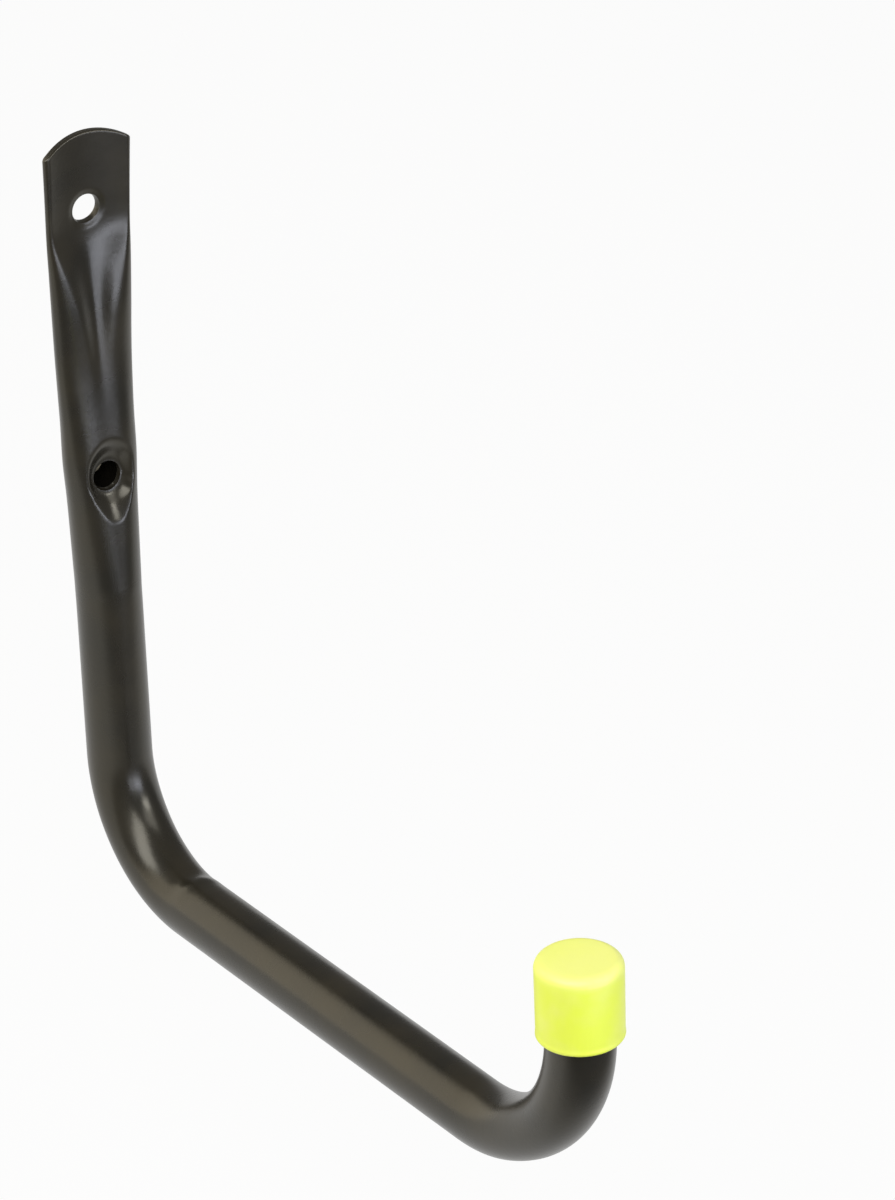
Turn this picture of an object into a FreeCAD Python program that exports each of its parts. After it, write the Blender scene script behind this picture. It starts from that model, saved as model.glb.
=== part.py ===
"""Garage utility hook: a steel tube flattened to a screw plate, bent twice into a J and closed by a soft end cap.

The wall is the plane Y = 0 and the hook stands out of it along -Y, with +Z up and X across.
The origin lies on the wall, half way between the two screw holes. All lengths are in millimetres.
"""
import FreeCAD, Part
import math
import os
import Sketcher

V = FreeCAD.Vector

# Every size that a designer would set, with what it measures
SIZES = [
    ("tube_diameter", 20.0, "outside diameter of the round tube"),
    ("tube_wall", 1.2, "wall thickness of the tube"),
    ("plate_width", 29.4, "flattened end, measured across along its curve"),
    ("plate_length", 27.0, "flattened end, from its top corners down to where the taper starts"),
    ("plate_dish", 2.1, "how far the plate's side edges stand forward of its middle"),
    ("crown_rise", 4.6, "how far the plate's rounded top edge rises above its corners"),
    ("taper_length", 117.0, "from the plate down to the full round tube"),
    ("seam_gap", 0.5, "gap between the two walls where the tube's inside begins to open"),
    ("facet_angle", 45.0, "half angle of the round tube that the taper's flat front runs into"),
    ("post_length", 56.0, "straight round tube between the taper and the first bend"),
    ("first_bend_radius", 38.0, "centre line radius of the bend under the post"),
    ("first_bend_angle", 90.0, "degrees turned by the bend under the post"),
    ("arm_length", 144.0, "straight tube between the two bends"),
    ("second_bend_radius", 50.0, "centre line radius of the bend at the front"),
    ("second_bend_angle", 90.0, "degrees turned by the bend at the front"),
    ("bare_tip", 0.4, "straight tube that shows between the second bend and the end cap"),
    ("hole_spacing", 85.0, "between the centres of the two screw holes"),
    ("hole_diameter", 8.7, "screw hole, through both walls"),
    ("hole_below_corners", 20.0, "upper screw hole's centre below the plate's top corners"),
    ("dimple_depth", 3.7, "how far the dimple's bottom lies behind the tube's front"),
    ("dimple_land", 1.1, "flat ring round the lower screw hole at the bottom of its dimple"),
    ("dimple_flare", 2.0, "how much wider the dimple's mouth is than its bottom, all round"),
    ("dimple_crease", 3.8, "how much further the dimple runs down into its pointed crease"),
    ("cap_wall", 2.45, "thickness of the cap round the tube"),
    ("cap_length", 24.0, "height of the end cap"),
    ("cap_roof", 2.9, "thickness of the cap over the tube's end"),
    ("cap_clearance", 0.05, "between the tube and the cap's bore"),
    ("cap_top_rounding", 2.8, "radius of the cap's upper edge"),
    ("cap_lip_bevel", 0.8, "width of the bevel on the cap's lower edge"),
]

# Lengths that follow from the sizes, as the spreadsheet's readers write them
CORNER_LEVEL = "(Sizes.hole_below_corners + Sizes.hole_spacing / 2)"
LEAN = "atan((Sizes.tube_diameter / 2 - Sizes.tube_wall) / Sizes.taper_length)"
CROWN_RADIUS = "(((Sizes.plate_width / 2) ^ 2 + Sizes.crown_rise ^ 2) / (2 * Sizes.crown_rise))"
CAP_BORE = "(Sizes.tube_diameter / 2 + Sizes.cap_clearance)"


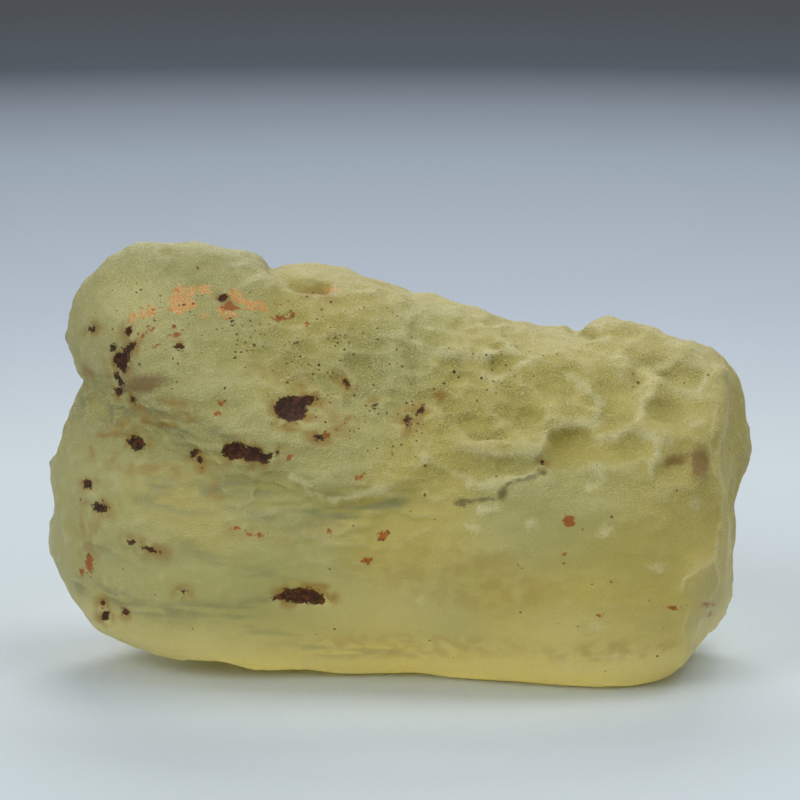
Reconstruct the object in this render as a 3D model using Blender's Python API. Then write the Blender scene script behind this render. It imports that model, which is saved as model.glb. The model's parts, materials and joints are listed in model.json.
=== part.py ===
"""Libyan desert glass: one wind-worn lump of natural glass that rests on a small flat spot.

The lump is one solid. It starts as a sphere primitive that is pushed out to a soft block: an
outline in the front plane, a depth to the front and to the back, and worn faces planed off it.
Ledges, hollows, ridges and lumps are then raised or sunk along the surface's own direction.
World axes: +X along the lump, +Y from its front to its back, +Z up. The lengths of the shape are
in millimetres until the mesh is written, in metres.
"""

import math

import bmesh
import bpy
import numpy as np
from mathutils import Vector, noise

# The driving dimension, in metres
LENGTH = 0.0360  # the finished lump along X; the whole shape is scaled to it

# The soft block, in millimetres from its middle
FRONT_DEPTH = 9.3
BACK_DEPTH = 9.0
BLOCK_POWER = 3.1  # 2 is an ellipse in section, higher is squarer
RESTING_LEVEL = -10.32  # the plane that makes the flat spot
OUTLINE_STEPS = 12  # points of the smooth outline from one of its given points to the next
LEAST_FACING = 0.05  # a worn face planes only the directions that point towards it at least so much

# The front's features are placed as they are seen from this far above the horizontal, and fade
# out where the surface turns away: how much it looks at the viewer with none and all of them
SEEN_FROM = math.radians(12.0)
TURNING_AWAY = (-0.05, 0.25)

# Mesh sizes; the sphere is drawn out first so that its triangles stay even on the long lump
SPHERE_LEVELS = 6
SPHERE_STRETCH = (1.75, 0.95, 1.05)
TRIANGLES = 9600
SMOOTHING_ROUNDS = 1
SEED = 29

OBJECT_NAME = "desert_glass"
COLLECTION_NAME = "libyan_desert_glass"
GLASS_COLOUR = (0.72, 0.68, 0.33, 1.0)
GLASS_ROUGHNESS = 0.38
GLASS_IOR = 1.46

# The outline in the front plane, in millimetres (X, Z), from the right end over the top
OUTLINE = [
    (17.3, 0.6), (17.2, 2.9), (16.8, 4.6), (15.3, 6.0), (13.2, 7.1), (10.2, 7.4), (8.8, 6.7),
    (6.1, 7.2), (3.5, 7.9), (-0.1, 8.7), (-3.6, 9.2), (-6.6, 9.8), (-7.2, 10.3), (-9.0, 11.1),
    (-11.0, 11.7), (-12.9, 11.7), (-15.1, 11.1), (-16.4, 9.6), (-16.8, 7.1), (-16.4, 5.2),
    (-15.8, 4.0), (-16.4, 2.8), (-17.2, 1.0), (-17.9, -1.2), (-18.0, -3.7), (-17.6, -5.7),
    (-16.7, -7.4), (-15.2, -8.5), (-12.9, -9.3), (-10.3, -10.0), (-6.7, -10.3), (-1.0, -10.4),
    (5.1, -10.4), (9.5, -10.9), (14.4, -11.4), (16.9, -10.7), (18.1, -8.8), (18.1, -6.5),
    (17.6, -4.2), (17.3, -2.0),
]

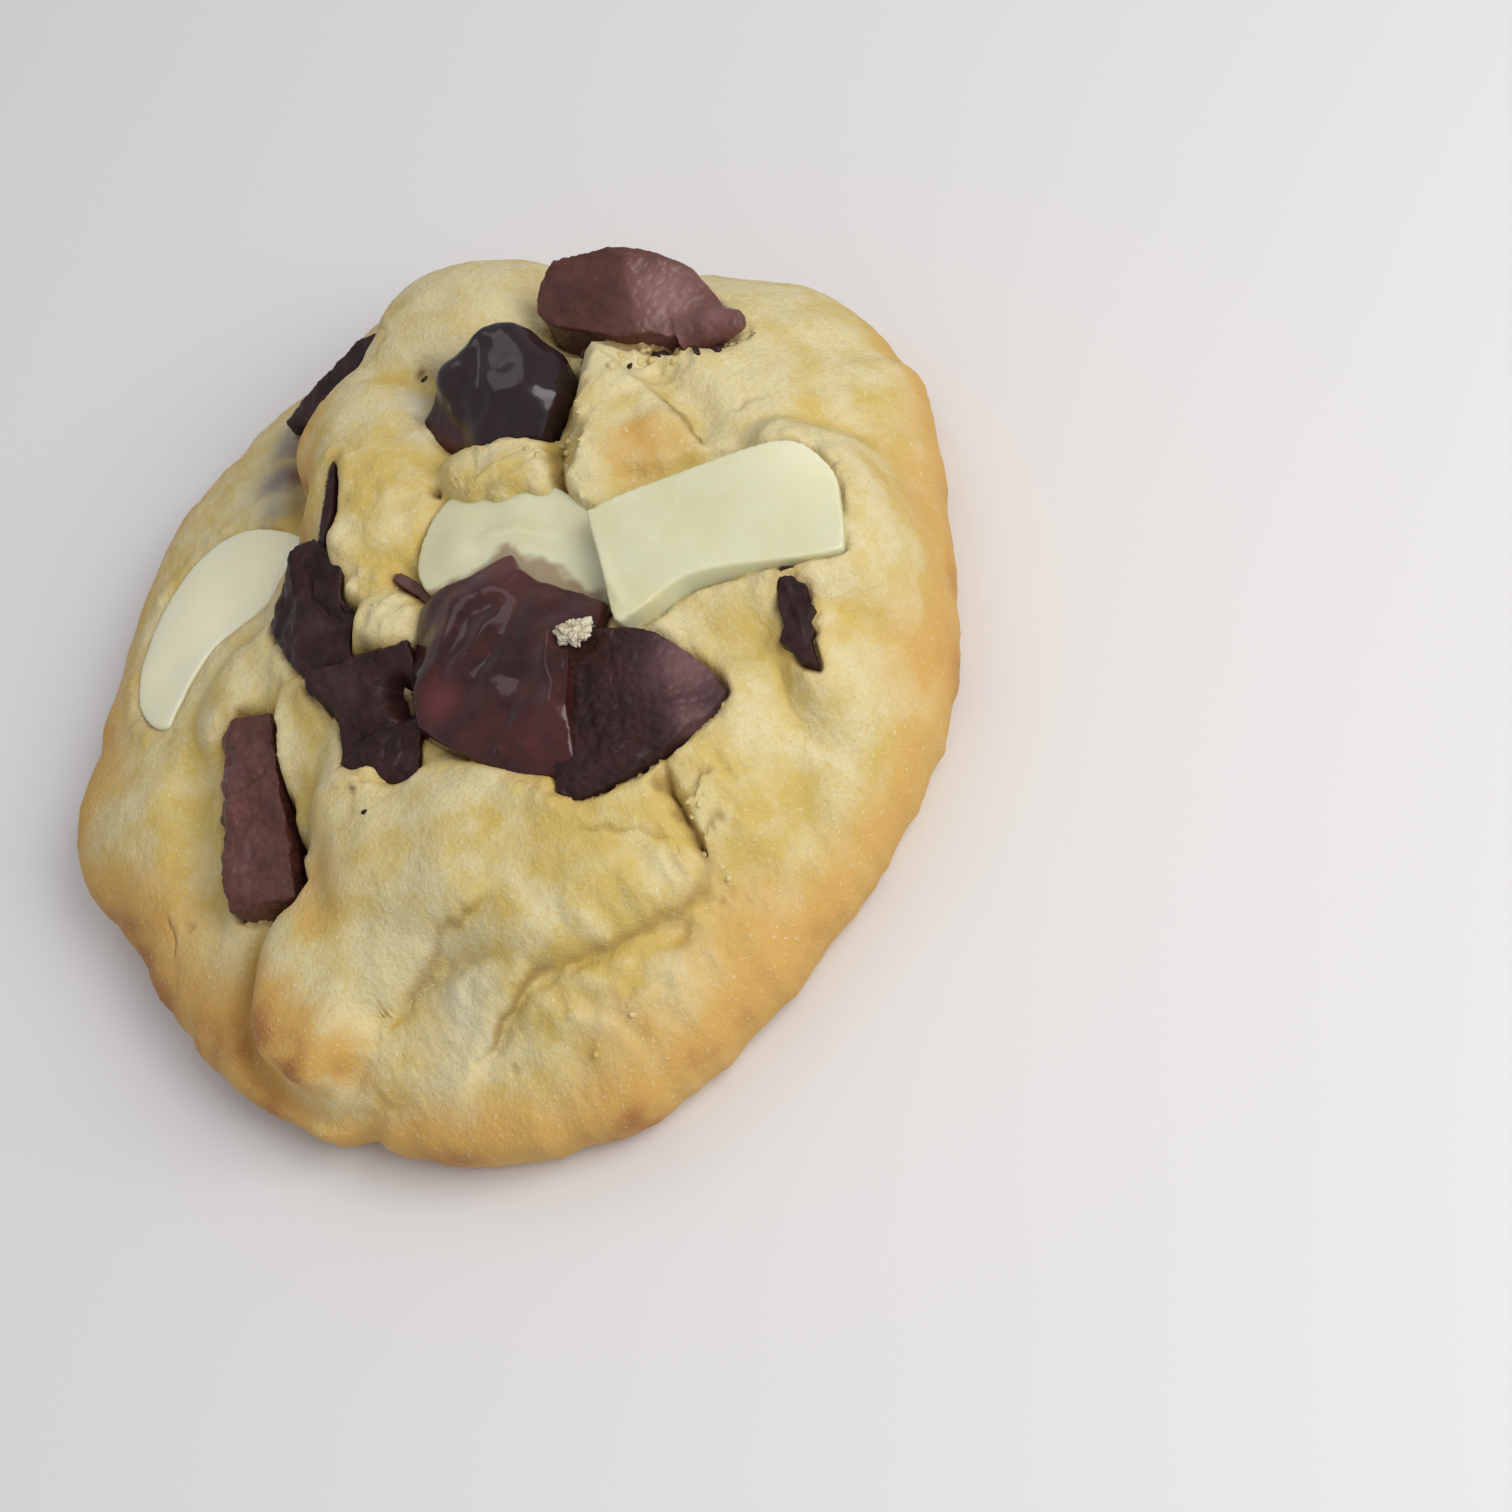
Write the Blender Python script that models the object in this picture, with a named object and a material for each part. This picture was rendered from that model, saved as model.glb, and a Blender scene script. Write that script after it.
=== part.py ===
"""Triple chocolate cookie: a thick, lumpy round of dough with white, milk and dark chocolate pieces.

Sizes and places below are millimetres in the cookie's own frame: +Z is up, the origin is on the table under the
middle of the cookie, and -Y is the side that faces the viewer. MM turns them into metres.
"""

import math

import bmesh
import bpy
from mathutils import Euler, Matrix, Vector, noise

MM = 0.001

# Driving dimensions of the dough
COOKIE_RADIUS = 40.0
EQUATOR_HEIGHT = 4.5
BASE_TOP = 11.5
BASE_CROWN = 3.0
EDGE_ROUNDNESS = 2.8
EDGE_CROWDING = 0.12
GRID_CELLS = 52
BLEND_LENGTH = 1.25
WAVE_HEIGHT = 0.30
WAVE_LENGTH = 6.0
SMOOTH_PASSES = 2

# The outline in plan: share of COOKIE_RADIUS every 15 degrees, anticlockwise from +X
OUTLINE = (
    1.019, 1.039, 0.998, 0.937, 1.033, 1.080, 1.005, 0.989,
    0.993, 0.966, 0.985, 1.046, 0.992, 1.016, 1.056, 1.067,
    1.081, 1.074, 1.003, 0.951, 0.937, 0.942, 0.925, 0.945,
)  # fmt: skip

# Rings below the widest line: height, and share of the outline
UNDERSIDE_RINGS = ((2.2, 0.988), (0.6, 0.960), (0.0, 0.930))

# Mounds of dough: x, y, half length, half width, turn in degrees, foot height, top height, squareness
LUMPS = {
    "middle": (7.0, -1.8, 28.5, 27.0, 0, 8.5, 18.8, 3.6),
    "front fold": (-6.0, -22.3, 17.5, 8.6, -36, 11.0, 21.0, 3.2),
    "front lobe": (-24.8, -17.3, 11.5, 6.4, 54, 5.0, 17.2, 2.8),
    "second fold": (-16.0, -28.0, 11.5, 4.2, -14, 8.0, 15.5, 2.4),
    "front valley": (-23.0, -30.8, 7.5, 5.0, 35, 3.0, 10.0, 2.0),
    "front rim lobe": (-26.0, -32.8, 6.5, 6.0, 0, 1.0, 7.5, 2.0),
    "right mass": (15.0, -21.3, 16.5, 12.5, -40, 6.0, 19.8, 2.3),
    "right shoulder": (26.0, -15.8, 11.5, 9.0, -50, 8.0, 18.6, 2.4),
    "far right mass": (26.0, -2.8, 17.0, 12.0, -65, 7.0, 19.7, 2.4),
    "far right dome": (29.0, 7.7, 13.0, 10.8, 75, 6.0, 19.0, 2.8),
    "far lobe": (13.0, 27.9, 12.0, 11.0, 0, 5.0, 21.6, 2.5),
    "peak": (17.8, 3.7, 8.5, 5.0, 82, 15.0, 23.2, 2.6),
    "bridge": (7.5, 7.2, 6.5, 5.5, 0, 12.0, 22.0, 2.2),
    "left mound": (-1.0, 14.7, 15.5, 8.0, 66, 8.0, 22.2, 2.8),
    "nub": (-6.2, 2.4, 5.0, 4.2, 65, 15.0, 21.8, 2.4),
    "left shoulder": (-16.5, -10.8, 10.0, 5.2, 62, 8.0, 19.2, 2.8),
    "left strip": (-19.0, 9.7, 8.5, 4.5, 30, 7.0, 16.0, 2.2),
    "left mass": (-32.5, 1.2, 13.0, 11.0, 80, 2.0, 13.5, 2.4),
}

# Creases in the dough: depth, half width, then the points along it
CREASES = {
    "upper crease": (1.2, 0.9, ((-22.5, -24.7), (-17.4, -24.7), (-13.7, -25.6), (-8.8, -29.2))),
    "lower crease": (1.6, 0.9, ((-19.1, -31.7), (-14.6, -29.8), (-10.4, -30.0), (-2.0, -33.8), (3.6, -33.5))),
    "chunk crack": (2.0, 0.8, ((5.7, -26.2), (4.6, -29.5), (4.2, -32.8))),
    "lobe foot": (1.5, 1.2, ((-23.3, -11.4), (-29.7, -12.4), (-33.5, -18.2), (-32.0, -22.7), (-26.3, -26.7))),
    "peak left crack": (3.0, 1.0, ((13.1, 7.2), (12.1, 4.2), (11.3, 1.1))),
    "peak right crack": (2.0, 0.9, ((22.2, 4.8), (22.4, 0.7), (22.2, -3.0))),
}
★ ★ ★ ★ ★
(The exercise): In the listing above, locate the line containing "Reconstruct the object" and the line containing "GLASS_IOR = 1.46". Extract those two lines and every line between them, exactly as written, and only those.

(Exercise output):
Reconstruct the object in this render as a 3D model using Blender's Python API. Then write the Blender scene script behind this render. It imports that model, which is saved as model.glb. The model's parts, materials and joints are listed in model.json.
=== part.py ===
"""Libyan desert glass: one wind-worn lump of natural glass that rests on a small flat spot.

The lump is one solid. It starts as a sphere primitive that is pushed out to a soft block: an
outline in the front plane, a depth to the front and to the back, and worn faces planed off it.
Ledges, hollows, ridges and lumps are then raised or sunk along the surface's own direction.
World axes: +X along the lump, +Y from its front to its back, +Z up. The lengths of the shape are
in millimetres until the mesh is written, in metres.
"""

import math

import bmesh
import bpy
import numpy as np
from mathutils import Vector, noise

# The driving dimension, in metres
LENGTH = 0.0360  # the finished lump along X; the whole shape is scaled to it

# The soft block, in millimetres from its middle
FRONT_DEPTH = 9.3
BACK_DEPTH = 9.0
BLOCK_POWER = 3.1  # 2 is an ellipse in section, higher is squarer
RESTING_LEVEL = -10.32  # the plane that makes the flat spot
OUTLINE_STEPS = 12  # points of the smooth outline from one of its given points to the next
LEAST_FACING = 0.05  # a worn face planes only the directions that point towards it at least so much

# The front's features are placed as they are seen from this far above the horizontal, and fade
# out where the surface turns away: how much it looks at the viewer with none and all of them
SEEN_FROM = math.radians(12.0)
TURNING_AWAY = (-0.05, 0.25)

# Mesh sizes; the sphere is drawn out first so that its triangles stay even on the long lump
SPHERE_LEVELS = 6
SPHERE_STRETCH = (1.75, 0.95, 1.05)
TRIANGLES = 9600
SMOOTHING_ROUNDS = 1
SEED = 29

OBJECT_NAME = "desert_glass"
COLLECTION_NAME = "libyan_desert_glass"
GLASS_COLOUR = (0.72, 0.68, 0.33, 1.0)
GLASS_ROUGHNESS = 0.38
GLASS_IOR = 1.46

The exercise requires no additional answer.